As you embark on your home business, one of the first things you should identify is your financial goals – that is, how much would you like to make?
Many people will answer this question with a definitive “as much as possible” while others may be content with making enough to cover certain household expenses such as groceries or to save for vacations or recreational activities. Quantifying your goals in this way is an important step in identifying the best type of business for you. For example, if your goal is to make $20,000 in one year to help offset your child’s college tuition costs, chances are, direct sales will not be the way to go. If, on the other hand, you have a talent for creating handmade scrapbooks and would like to make a little extra money to support your hobby, you may consider becoming a representative for one of the many companies that sell scrapbooking related supplies.
Once you settle on an annual income goal, divide that figure by 52. This will be your weekly income goal. You can break this down even further by dividing by five (7, if you plan to devote some time each day to your business) to determine how much you will need to make each day.

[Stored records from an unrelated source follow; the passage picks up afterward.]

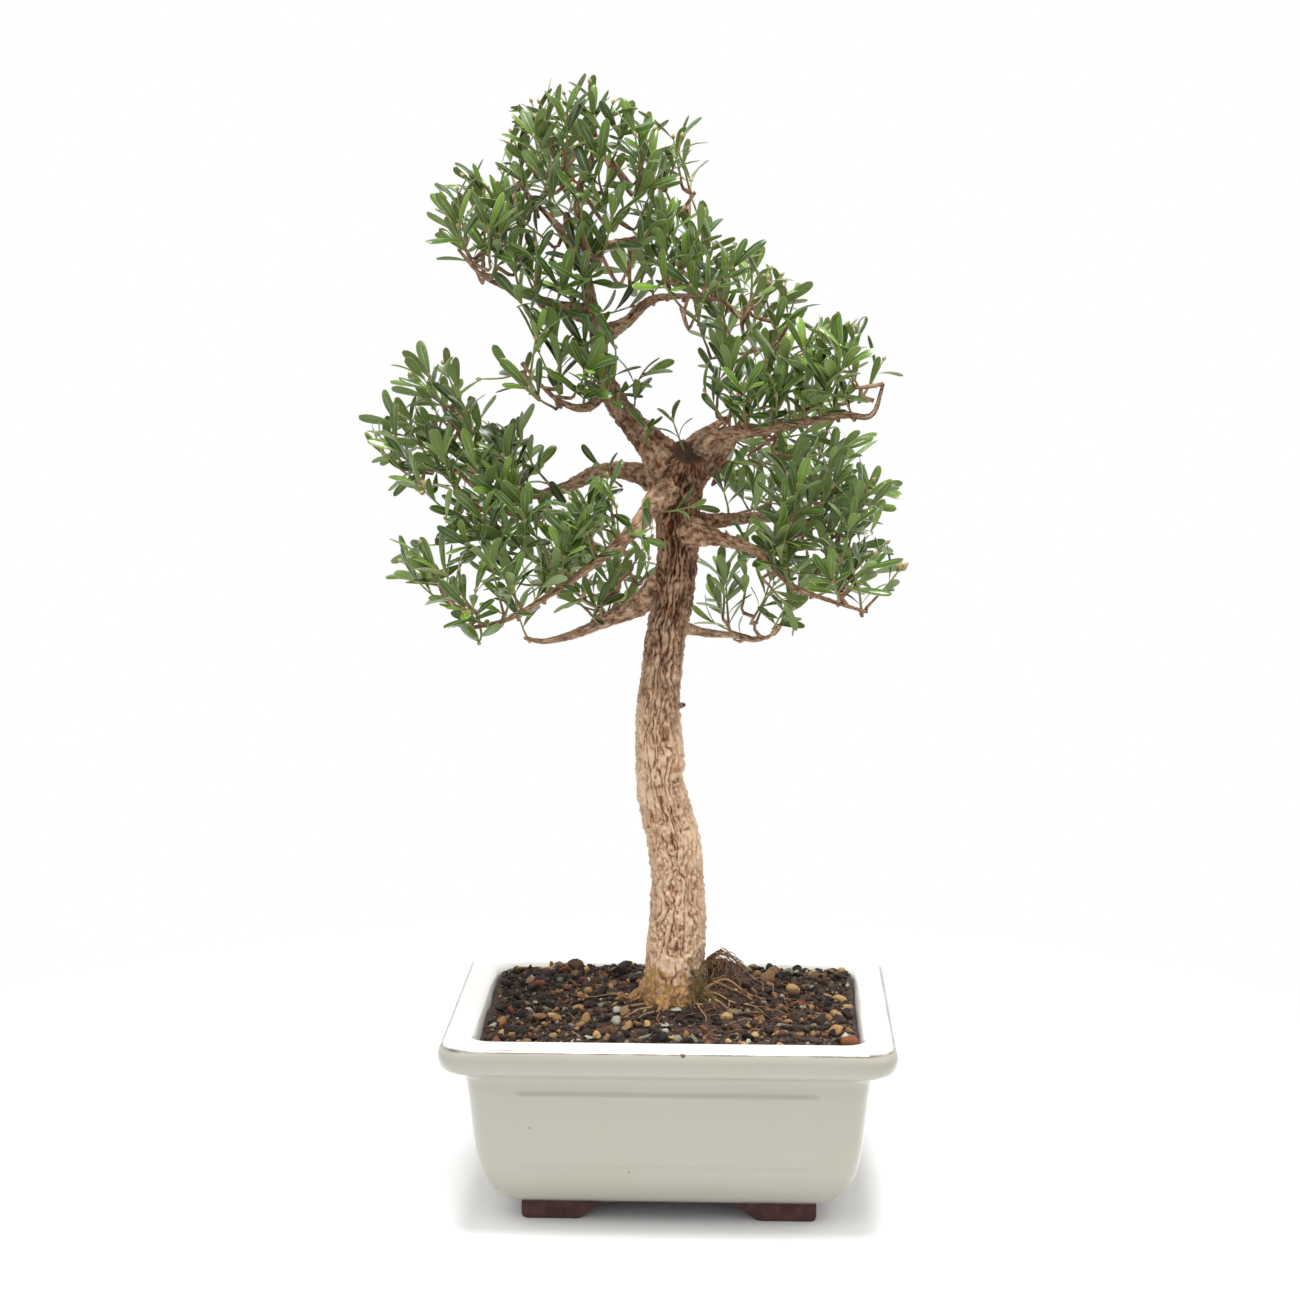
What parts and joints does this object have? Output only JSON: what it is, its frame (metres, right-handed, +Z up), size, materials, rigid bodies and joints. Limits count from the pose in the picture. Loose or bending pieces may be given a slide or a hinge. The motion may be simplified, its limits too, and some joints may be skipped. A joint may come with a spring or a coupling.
{
  "type": "potted bonsai tree",
  "caption": "Upright small-leaved bonsai tree with fissured bark and leafy pads, planted in a footed glazed ceramic pot; a decorative plant that stands on a table or shelf.",
  "frame": {"origin": "on the surface the pot stands on, under the middle of the whole bounding box", "axes": "+Z up, +X to the right and +Y away from someone who looks at the tree's front"},
  "size_m": [0.3004, 0.212, 0.6036],
  "materials": {
    "glaze": "cream glaze, with bare brown clay on the feet",
    "screen": "black plastic mesh",
    "soil": "gritty mix of lava, pumice and akadama grains",
    "bark": "dry corky bark with lengthwise fissures",
    "leaf": "leathery glossy green leaves on green shoots"
  },
  "bodies": {
    "root": {"pot": "glaze", "drain_screen_left": "screen", "drain_screen_right": "screen", "soil": "soil", "trunk_and_limbs": "bark", "leaf_spray_01": "leaf", "leaf_spray_02": "leaf", "leaf_spray_03": "leaf", "leaf_spray_04": "leaf", "leaf_spray_05": "leaf", "leaf_spray_06": "leaf", "leaf_spray_07": "leaf", "leaf_spray_08": "leaf", "leaf_spray_09": "leaf", "leaf_spray_10": "leaf", "leaf_spray_11": "leaf", "leaf_spray_12": "leaf", "leaf_spray_13": "leaf", "leaf_spray_14": "leaf", "leaf_spray_15": "leaf", "leaf_spray_16": "leaf", "leaf_spray_17": "leaf", "leaf_spray_18": "leaf", "leaf_spray_19": "leaf", "leaf_spray_20": "leaf", "leaf_spray_21": "leaf", "leaf_spray_22": "leaf", "leaf_spray_23": "leaf", "leaf_spray_24": "leaf", "leaf_spray_25": "leaf", "leaf_spray_26": "leaf", "leaf_spray_27": "leaf", "leaf_spray_28": "leaf", "leaf_spray_29": "leaf", "leaf_spray_30": "leaf", "leaf_spray_31": "leaf", "leaf_spray_32": "leaf", "leaf_spray_33": "leaf", "leaf_spray_34": "leaf", "leaf_spray_35": "leaf", "leaf_spray_36": "leaf", "leaf_spray_37": "leaf", "leaf_spray_38": "leaf", "leaf_spray_39": "leaf", "leaf_spray_40": "leaf", "leaf_spray_41": "leaf", "leaf_spray_42": "leaf", "leaf_spray_43": "leaf", "leaf_spray_44": "leaf", "leaf_spray_45": "leaf", "leaf_spray_46": "leaf", "leaf_spray_47": "leaf", "leaf_spray_48": "leaf", "leaf_spray_49": "leaf", "leaf_spray_50": "leaf", "leaf_spray_51": "leaf", "leaf_spray_52": "leaf", "leaf_spray_53": "leaf", "leaf_spray_54": "leaf"}
  },
  "joints": []
}
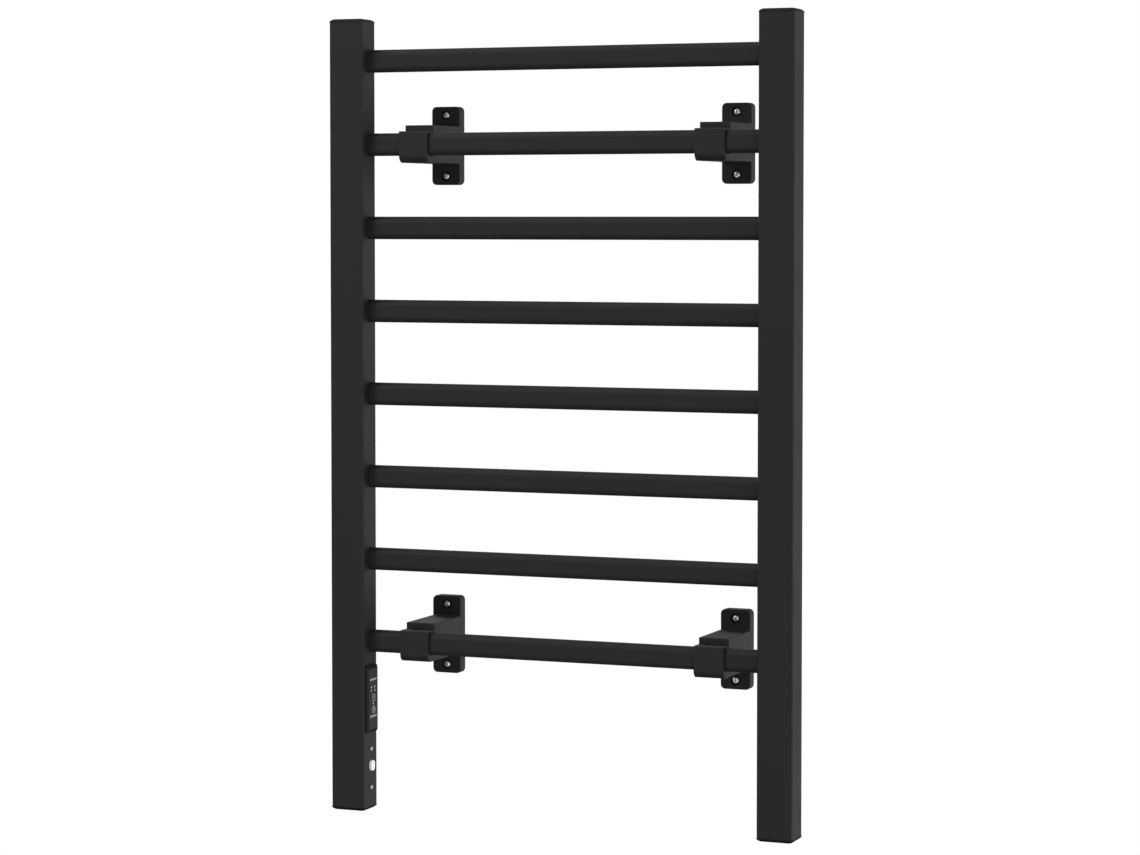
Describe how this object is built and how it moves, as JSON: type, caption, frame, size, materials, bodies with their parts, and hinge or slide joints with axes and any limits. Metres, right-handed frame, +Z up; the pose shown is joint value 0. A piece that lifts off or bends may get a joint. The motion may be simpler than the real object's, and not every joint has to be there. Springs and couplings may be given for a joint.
{
  "type": "towel warmer rack",
  "caption": "Wall-hung heated towel rack: two rectangular posts joined by flat round-edged bars, hooked on four wall brackets, with a small key module on one post.",
  "frame": {"origin": "middle of the wall screw pattern of the four brackets, in the plane of the wall", "axes": "+Z up, +Y into the wall, +X to the right seen from the front; the front faces -Y"},
  "size_m": [0.517, 0.1394, 0.8422],
  "materials": {
    "black_coat": "satin black powder coat on aluminium",
    "black_casting": "satin black powder coat on a die casting",
    "black_plastic": "fine-grained black plastic",
    "face_plastic": "smooth dark plastic",
    "legend_grey": "light grey print",
    "light_guide": "milky clear plastic",
    "bright_steel": "bright nickel plate",
    "bare_aluminium": "as sawn",
    "cable_silicone": "smooth silicone",
    "cutout_ceramic": "unglazed ceramic",
    "board_green": "solder resist",
    "switch_grey": "moulded plastic",
    "relay_blue": "moulded plastic",
    "terminal_green": "moulded plastic",
    "inlet_white": "smooth white plastic",
    "pin_brass": "nickelled brass",
    "wire_brown": "wire insulation",
    "pad_rubber": "matt rubber"
  },
  "bodies": {
    "wall_brackets": {"bracket_upper_left": "black_casting", "bracket_upper_right": "black_casting", "bracket_lower_left": "black_casting", "bracket_lower_right": "black_casting", "hook_upper_left": "black_casting", "hook_upper_right": "black_casting", "hook_lower_left": "black_casting", "hook_lower_right": "black_casting", "bar_pads": "pad_rubber", "clamp_screws": "bright_steel", "wall_screws": "bright_steel"},
    "rack": {"left_post": "black_coat", "right_post": "black_coat", "bar_1": "black_coat", "bar_2": "black_coat", "bar_3": "black_coat", "bar_4": "black_coat", "bar_5": "black_coat", "bar_6": "black_coat", "bar_7": "black_coat", "bar_8": "black_coat", "cap_top_left": "black_plastic", "cap_top_right": "black_plastic", "cap_bottom_left": "black_plastic", "cap_bottom_right": "black_plastic", "anchors_left": "bare_aluminium", "anchors_right": "bare_aluminium", "anchor_screws_left": "bright_steel", "anchor_screws_right": "bright_steel", "heating_cable": "cable_silicone", "thermal_cutout": "cutout_ceramic", "control_housing": "black_plastic", "control_face": "face_plastic", "circuit_board": "board_green", "switch_bodies": "switch_grey", "power_relay": "relay_blue", "terminal_blocks": "terminal_green", "indicator_lights": "light_guide", "face_strips": "legend_grey", "inlet_body": "inlet_white", "inlet_pins": "pin_brass", "inlet_clip": "bright_steel", "inlet_carrier": "bright_steel", "carrier_screws": "bright_steel", "supply_leads": "wire_brown"},
    "timer_key": {"timer_button": "face_plastic", "timer_mark": "legend_grey"},
    "power_key": {"power_button": "face_plastic", "power_mark": "legend_grey"}
  },
  "joints": [
    {"name": "rack_side_shift", "type": "slide", "parent": "wall_brackets", "child": "rack", "axis": [1, 0, 0], "range_m": [-0.038, 0.038]},
    {"name": "timer_key_press", "type": "slide", "parent": "rack", "child": "timer_key", "axis": [-1, 0, 0], "range_m": [0, 0.0006], "stiffness_N_per_m": 1500, "springref_m": -0.0003},
    {"name": "power_key_press", "type": "slide", "parent": "rack", "child": "power_key", "axis": [-1, 0, 0], "range_m": [0, 0.0006], "stiffness_N_per_m": 1500, "springref_m": -0.0003}
  ]
}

Certainly you will probably not have money coming in each and every day, but chances are, you have projects that are due at various times during the month or clients for whom you will work during the course of a particular week or month. While you may not be paid for these services until the following month, you are, in a sense, creating an accrual for your work during the current month. Keeping track of your income at the time it is earned (as compared to when you are actually paid), will help you more accurately match your actual productivity with your overall goals.
Each week, you should take the time to compare your income with your goals; if you find that your anticipated income is falling short of your expectations, it may signal that it’s time to start identifying additional sources of work.